You may have noticed that this year’s U.S. Open and the World Championship of Basketball took place at the same time. Undoubtedly, you cared more about Sampras-Agassi than Yugoslavia-Argentina, but if you read or watched the sports news enough you might have heard that the U.S. basketball team put on a truly spectacular performance, finishing a whopping sixth. You also might have heard that Anna Kournikova lost in the first round of the Open, as she did in all the grand slams this year. What you haven’t heard is how Team USA and Anna Kournikova are actually clones of each other. Well, kind of.
First, both have supporters who use intriguing language in an attempt to rally their spirits.
After Anna bowed out of the Open, an Adidas tennis executive in charge of global sports marketing (read: Anna-vertisements) generously stated, “It’s not like we’re trying to beat a dead horse here.” Always encouraging — albeit indecipherable.
Meanwhile, Quinn Buckner, former NBA coach and current U.S.A. Basketball bureaucrat, said before the Yugoslavia-U.S. game that the Americans’ loss to Argentina was something we needed in order to make sure it never happened again. It was the kind of thing we’ve gotten used to hearing, but about something entirely different (and far more worthwhile).
Fortunately for the entire world, the bureaucrats over in Washington have done far better than those at USA Basketball, because sure enough, “it” happened again. Twice.
Second, both Anna and Team USA finished their tournaments behind real powerhouses in their respective sports. Angelique Widjaja and some woman by the name of Zuluaga were among the 64 names who made it past Anna and all the way to the second round, while hoops-crazy nations New Zealand and Germany ended the championships ranked higher than the sixth-place U.S. basketball team.
Third, just as Anna gets to play with someone good like Martina Hingis and win some meaningless doubles matches, American basketball players can team up with good foreign players in the NBA to win some meaningless regular-season games. Although both ultimately lose (Anna and Martina in the quarterfinals, the Kings in the conference finals), they’re great fun to watch. Especially Anna and Martina.

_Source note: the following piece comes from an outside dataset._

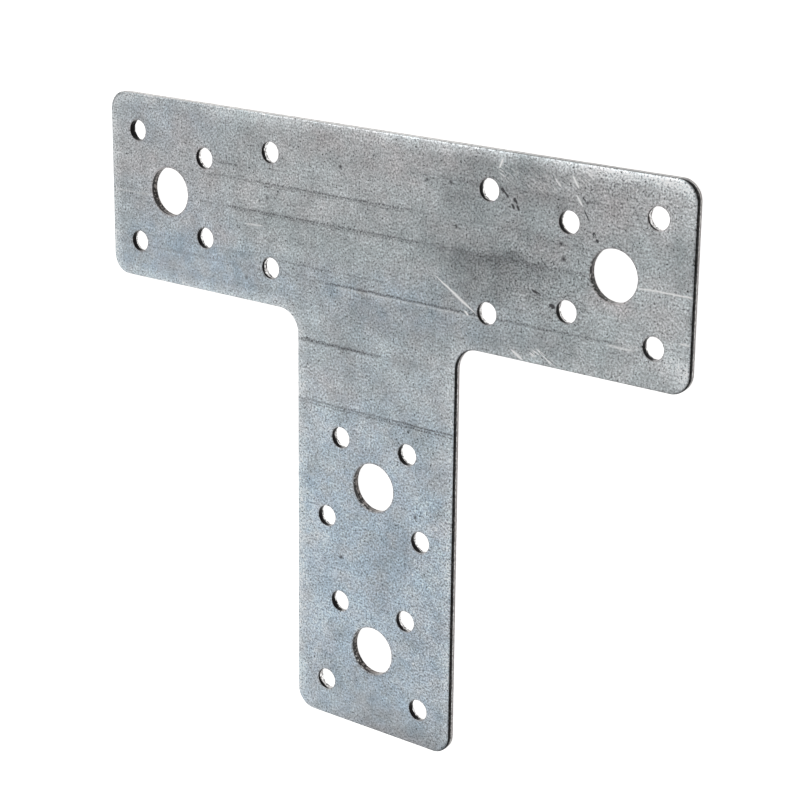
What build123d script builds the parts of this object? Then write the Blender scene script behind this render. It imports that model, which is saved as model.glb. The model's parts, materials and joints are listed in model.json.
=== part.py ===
from build123d import *
from math import atan2, degrees
import os

# A flat T plate bracket, blanked and pierced from galvanised steel sheet.
# It lies on its back face: the back is at Z = 0 and the front face looks up.
# The crossbar runs along X, the stem runs from its middle towards -Y, and the origin
# is on the back face, where the centre lines of the crossbar and the stem cross.
# All sizes are in millimetres.

# Blank
crossbar_length = 162.0
crossbar_width = 45.0
stem_width = 45.0
overall_height = 143.5  # from the crossbar's free long edge to the stem's end
thickness = 2.0
corner_radius = 4.6
inner_radius = 5.5  # where the stem runs into the crossbar

# Sheared edge all round the blank
edge_roll = 0.35  # the front edge, drawn over by the die
edge_burnished_depth = 1.2  # from the front face down to where the metal broke away
edge_break_inset = 0.08  # how far the torn zone draws in by the back face
back_edge_bevel = 0.12  # the back edge, with its burr knocked off

# Pierced holes
nail_hole_diameter = 5.0
bolt_hole_diameter = 11.5
bolt_mouth_roll = 0.22  # the rounded mouth on the front face
nail_mouth_bevel = 0.15
hole_burnished_depth = 1.1  # from the front face down to where the metal broke away
hole_break_clearance = 0.1  # how much wider, on the radius, the torn zone gets at the back

# Rows of holes along each arm, measured from the arm's end
arm_end_pair = 8.8
arm_bolt_hole = 18.9
arm_middle_pair = 30.1
arm_last_pair = 50.4

# Rows of holes along the stem, measured from the stem's end
stem_end_pair = 9.0
stem_lower_bolt_hole = 20.0
stem_lower_middle_pair = 30.1
stem_upper_end_pair = 50.5
stem_upper_bolt_hole = 60.5
stem_upper_middle_pair = 70.6

# Distance between the two holes of a pair, across the strip
wide_pair_spread = 27.2
narrow_pair_spread = 19.2

arm_end_x = crossbar_length / 2
crossbar_edge_y = crossbar_width / 2
stem_end_y = crossbar_edge_y - overall_height
cut_margin = 1.0  # how far a cutting tool stands out of each face
same_place = 0.001


def is_inner_corner(vertex):
    beside_stem = abs(abs(vertex.X) - stem_width / 2) < same_place
    under_crossbar = abs(vertex.Y + crossbar_edge_y) < same_place
    return beside_stem and under_crossbar


def make_outline():
    stem_middle_y = (crossbar_edge_y + stem_end_y) / 2
    crossbar = Rectangle(crossbar_length, crossbar_width)
    stem = Pos(0, stem_middle_y) * Rectangle(stem_width, overall_height)
    outline = crossbar + stem
    inner_corners = outline.vertices().filter_by(is_inner_corner)
    outline = fillet(inner_corners, inner_radius)
    arm_ends = outline.vertices().group_by(Axis.X)
    stem_end = outline.vertices().group_by(Axis.Y)[0]
    outer_corners = arm_ends[0] + arm_ends[-1] + stem_end
    return fillet(outer_corners, corner_radius)


def make_blank():
    """The blank with a sheared edge: rolled over, a straight land, then a torn taper."""
    torn_height = thickness - edge_burnished_depth
    torn_angle = degrees(atan2(edge_break_inset, torn_height))
    outline = Pos(0, 0, torn_height) * make_outline()
    land = extrude(outline, amount=edge_burnished_depth)
    torn_zone = extrude(outline, torn_height, dir=(0, 0, -1), taper=torn_angle)
    blank = land + torn_zone
    front_edges = blank.faces().sort_by(Axis.Z)[-1].edges()
    blank = fillet(front_edges, edge_roll)
    back_edges = blank.faces().sort_by(Axis.Z)[0].edges()
    return chamfer(back_edges, back_edge_bevel)


def rolled_mouth(radius):
    """A curve that leaves the front face level and runs down into the hole's wall."""
    outside = (radius + bolt_mouth_roll, thickness)
    inside = (radius, thickness - bolt_mouth_roll)
    return Bezier(outside, (radius, thickness), inside)


def bevelled_mouth(radius):
    outside = (radius + nail_mouth_bevel, thickness)
    inside = (radius, thickness - nail_mouth_bevel)
    return Line(outside, inside)


def make_piercing(diameter, make_mouth):
    """The space one punch leaves: the mouth, a straight land, then a torn taper."""
    radius = diameter / 2
    mouth = make_mouth(radius)
    mouth_radius = (mouth @ 0).X
    land_end_z = thickness - hole_burnished_depth
    back_radius = radius + hole_break_clearance
    top_z = thickness + cut_margin
    bottom_z = -cut_margin
    wall = Polyline(
        mouth @ 1,
        (radius, land_end_z),
        (back_radius, 0),
        (back_radius, bottom_z),
        (0, bottom_z),
        (0, top_z),
        (mouth_radius, top_z),
        mouth @ 0,
    )
    profile = make_face(Plane.XZ * (wall + mouth))
    return revolve(profile, Axis.Z)


def mirrored_rows(row_from_end, spread):
    """Four places: a pair across each arm, the same distance from both ends."""
    return GridLocations(2 * (arm_end_x - row_from_end), spread, 2, 2)


def stem_pair(row_from_end, spread):
    row = Pos(0, stem_end_y + row_from_end)
    return [row * place for place in GridLocations(spread, 0, 2, 1)]


def nail_hole_places():
    places = []
    places += mirrored_rows(arm_end_pair, wide_pair_spread)
    places += mirrored_rows(arm_middle_pair, narrow_pair_spread)
    places += mirrored_rows(arm_last_pair, wide_pair_spread)
    places += stem_pair(stem_end_pair, wide_pair_spread)
    places += stem_pair(stem_lower_middle_pair, narrow_pair_spread)
    places += stem_pair(stem_upper_end_pair, wide_pair_spread)
    places += stem_pair(stem_upper_middle_pair, narrow_pair_spread)
    return places


def bolt_hole_places():
    arm_x = arm_end_x - arm_bolt_hole
    return [
        Pos(-arm_x, 0),
        Pos(arm_x, 0),
        Pos(0, stem_end_y + stem_lower_bolt_hole),
        Pos(0, stem_end_y + stem_upper_bolt_hole),
    ]


def make_plate():
    nail_piercing = make_piercing(nail_hole_diameter, bevelled_mouth)
    bolt_piercing = make_piercing(bolt_hole_diameter, rolled_mouth)
    piercings = [place * nail_piercing for place in nail_hole_places()]
    piercings += [place * bolt_piercing for place in bolt_hole_places()]
    return make_blank() - piercings


os.makedirs("parts", exist_ok=True)
export_step(make_plate(), "parts/t_plate.step")
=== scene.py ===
import bpy
import json
import math
from mathutils import Matrix, Vector, noise
from mathutils.geometry import delaunay_2d_cdt


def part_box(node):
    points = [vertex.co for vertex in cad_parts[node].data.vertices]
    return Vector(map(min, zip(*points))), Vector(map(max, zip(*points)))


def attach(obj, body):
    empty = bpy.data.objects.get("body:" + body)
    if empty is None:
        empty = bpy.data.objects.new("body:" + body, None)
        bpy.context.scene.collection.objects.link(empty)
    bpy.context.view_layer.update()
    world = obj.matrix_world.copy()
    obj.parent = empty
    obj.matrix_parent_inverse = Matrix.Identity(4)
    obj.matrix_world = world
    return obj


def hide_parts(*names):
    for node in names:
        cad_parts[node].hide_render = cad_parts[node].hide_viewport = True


# A flat T plate bracket of galvanised steel, lying on its back with the front face up.
# Sizes are in millimetres, and become metres when a mesh, a lamp or the camera is placed.
mm = 0.001

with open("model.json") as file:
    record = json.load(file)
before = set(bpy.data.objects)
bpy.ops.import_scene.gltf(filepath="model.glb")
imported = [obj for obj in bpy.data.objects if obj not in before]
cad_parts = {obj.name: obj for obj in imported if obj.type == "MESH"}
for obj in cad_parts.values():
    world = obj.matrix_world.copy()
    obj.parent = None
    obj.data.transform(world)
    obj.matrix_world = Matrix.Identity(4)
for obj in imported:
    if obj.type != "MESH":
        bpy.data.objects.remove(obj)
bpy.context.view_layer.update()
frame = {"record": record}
boxLow, boxHigh = (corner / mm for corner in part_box("t_plate"))


# The plate's mesh

plate = {
    "name": "galvanisedPlate",
    "stripWidth": 45.0,  # crossbar and stem alike
    "cornerRadius": 4.6,
    "innerRadius": 5.5,
    "edgeStep": 0.45,  # between points along the sheared edge
    "cornerStep": 0.3,  # between points round its corners
    "faceStep": 5.0,  # between points inside the flat faces
    "faceMargin": 3.6,  # how far those points stay away from the outline and the holes
    "nailHolePoints": 56,
    "boltHolePoints": 112,
    "boltHoleRadiusFrom": 4.0,  # a hole wider than this is a bolt hole
    "samePlace": 1.0,  # two hole centres nearer than this are the same
    "weldDistance": 1e-5,
    "fillKind": 1,  # a fill that stays within the outermost edges
    "sharpAngle": 32.0,  # degrees; edges sharper than this aren't smoothed
}

# How the shears and the punches left the metal, from the front face down to the back.
# The rim is darker than the face where rimShade is above nought, as painted shade, and lighter
# below it, as a painted highlight. This painted light and shade fades out over shadeWidth of the
# flat face. The walls that face +X, and those on the far side (+Y) and the near side (-Y), get a
# black painted shade.
shearedEdge = {
    "rollWidth": 0.95,
    "rollDepth": 0.3,
    "landDepth": 1.0,  # from the front face down to where the metal tore
    "landWaver": 0.1,
    "tornInset": 0.07,  # how far the torn band draws in by the back face
    "tornRoughness": 0.05,
    "backBevel": 0.08,
    "shadeWidth": 2.2,
    "rimShade": -1.5,
    "landShade": 1.0,
    "tornShade": 0.0,
    "flecks": 0.1,  # how far bare flecks show through the painted shade
    "farSideShade": 0.3,
    "farRollShade": 0.5,  # the same on the rolled rim
    "farStart": 0.0,  # the x where the far edge's painted light and shade start
    "farLightAndShade": 0.55,
    "nearSideShade": 0.8,
    "nearStart": 20.0,  # the same for the near edge, towards the stem's end and the right arm
    "tornDullness": 0.05,
    "backShade": 0.85,
}
holeWall = {
    "farStart": -1000.0,  # left of the whole plate, so the far side of every hole gets painted shade
    "farLightAndShade": 0.0,
    "nearSideShade": 0.0,
    "nearStart": 0.0,
}
nailHoleWall = {
    **holeWall,
    "rollWidth": 0.1,
    "rollDepth": 0.1,
    "landDepth": 1.12,
    "landWaver": 0.3,
    "tornInset": 0.12,
    "tornRoughness": 0.12,
    "backBevel": 0.05,
    "shadeWidth": 0.35,
    "rimShade": 0.8,
    "landShade": 1.0,
    "tornShade": 0.34,
    "flecks": 0.0,
    "farSideShade": 0.9,
    "farRollShade": 0.9,
    "tornDullness": 0.0,
    "backShade": 0.0,
}
boltHoleWall = {
    **holeWall,
    "rollWidth": 0.09,
    "rollDepth": 0.1,
    "landDepth": 0.6,
    "landWaver": 0.2,
    "tornInset": 0.12,
    "tornRoughness": 0.04,
    "backBevel": 0.06,
    "shadeWidth": 0.45,
    "rimShade": 1.1,
    "landShade": 0.9,
    "tornShade": 0.45,
    "flecks": 0.9,
    "farSideShade": 0.8,
    "farRollShade": 0.8,
    "tornDullness": 0.9,
    "backShade": 1.0,
}
wallPaints = {
    "farReach": 60.0,  # over these lengths the far and the near edge's painted shade grows from none to full
    "nearReach": 85.0,
    "nearSlant": 0.9,  # how much a step towards the stem's end counts, against one along the arm
    "nearLoss": 1.7,  # how much of the rim's painted highlight is lost on the near, the right and the far side
    "rightLoss": 0.3,
    "farLoss": 0.5,
    "steepReach": 0.36,  # the outermost strip of the far rim, in painted shade
    "steepShade": 3.6,
    "crestInset": 0.75,  # the painted highlight on the crest behind it
    "crestReach": 0.45,
    "crestLight": 4.6,
    "shadeGain": 1.6,  # how quickly a wall's painted shade deepens as it turns to face +X
    "shadeStart": 0.1,
}
landWaves = ((3.0, 2.2, 1.0), (9.0, 0.6, 0.7))  # noise level, grain size, share
tearWaves = ((4.0, 0.7, 0.5), (9.0, 0.35, 0.35))  # noise levels per millimetre, grain size, share
meanTear = 0.5
rollSteps = 6
landSteps = 2
tornSteps = 5
lastRollRow = rollSteps + 1
tornRow = lastRollRow + landSteps + 1  # the first row of a wall that lies in the torn band
backRow = tornRow + 1  # the rows from here on are duller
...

Fourth, Anna and American basketball players often appear on the cover of Sports Illustrated for reasons dealing more with the illustrated than with the sports. You know the Anna cover like the back of your hand, but remember Shawn Kemp and his illegitimate children or, more recently, Charles Barkley in shackles?
Finally, Anna and the Dream On Team are most obviously clones because they look so strikingly similar.
Okay, so Anna can’t be cloned, even by 12 NBA players and George Karl. But my point is, you have to admit that — like Anna’s game — American basketball is in real bad shape. I mean, it’s not like we’re trying to beat a dead horse here.